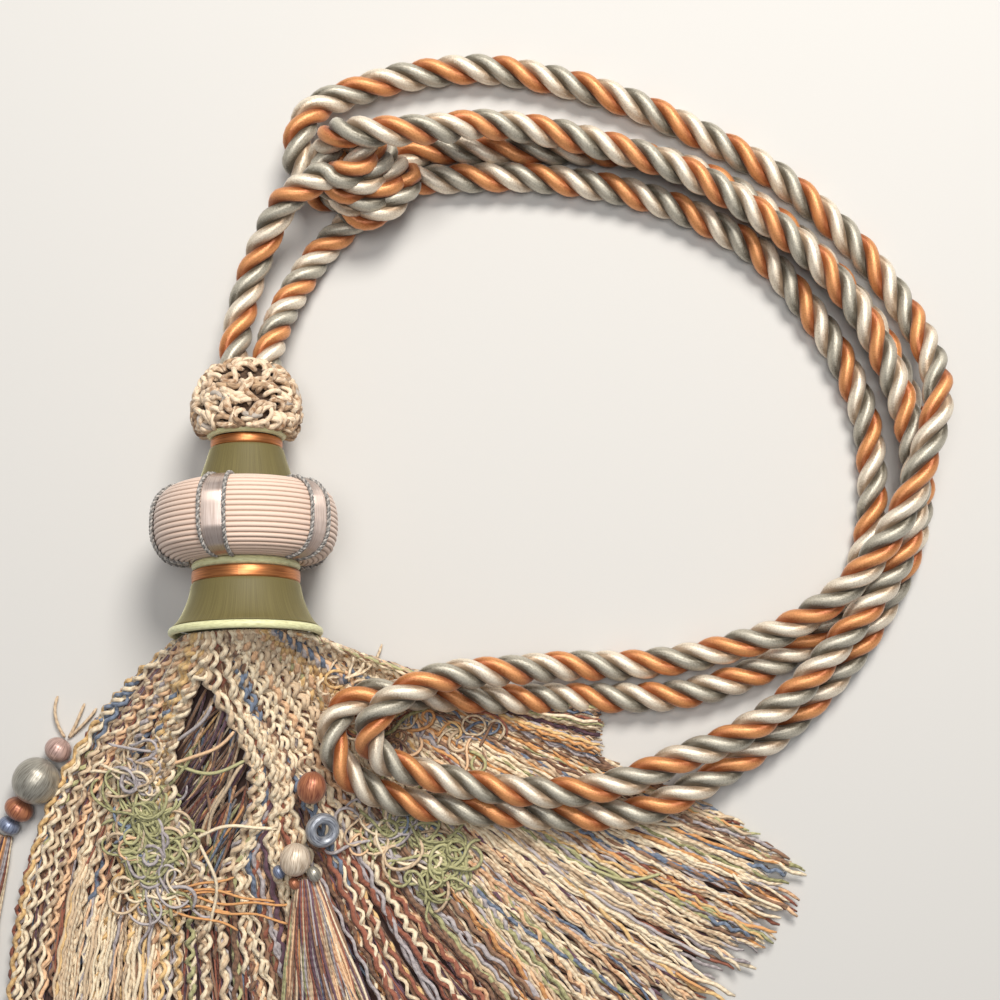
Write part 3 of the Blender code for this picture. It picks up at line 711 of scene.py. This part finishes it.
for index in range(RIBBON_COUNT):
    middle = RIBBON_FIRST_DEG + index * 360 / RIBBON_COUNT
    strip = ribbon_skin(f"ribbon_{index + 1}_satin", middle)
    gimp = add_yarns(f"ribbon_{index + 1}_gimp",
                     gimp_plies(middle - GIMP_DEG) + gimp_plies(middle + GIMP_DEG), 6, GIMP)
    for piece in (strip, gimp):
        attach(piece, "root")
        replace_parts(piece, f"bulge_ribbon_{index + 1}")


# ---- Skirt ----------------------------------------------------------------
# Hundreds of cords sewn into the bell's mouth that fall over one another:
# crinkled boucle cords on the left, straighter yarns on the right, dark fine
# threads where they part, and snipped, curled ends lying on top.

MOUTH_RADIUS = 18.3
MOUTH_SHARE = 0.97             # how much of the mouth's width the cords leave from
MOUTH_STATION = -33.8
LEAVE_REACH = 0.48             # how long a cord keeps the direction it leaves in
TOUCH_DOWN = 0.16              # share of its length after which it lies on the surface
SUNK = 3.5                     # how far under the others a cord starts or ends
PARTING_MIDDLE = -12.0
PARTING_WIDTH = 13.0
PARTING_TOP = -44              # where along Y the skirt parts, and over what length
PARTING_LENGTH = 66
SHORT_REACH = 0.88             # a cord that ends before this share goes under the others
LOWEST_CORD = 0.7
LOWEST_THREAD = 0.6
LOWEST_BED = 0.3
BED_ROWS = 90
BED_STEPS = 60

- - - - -

# Written exercise
Copy out every line of the data that includes "index".

# Response to the exercise
for index in range(RIBBON_COUNT):
    middle = RIBBON_FIRST_DEG + index * 360 / RIBBON_COUNT
    strip = ribbon_skin(f"ribbon_{index + 1}_satin", middle)
    gimp = add_yarns(f"ribbon_{index + 1}_gimp",
        replace_parts(piece, f"bulge_ribbon_{index + 1}")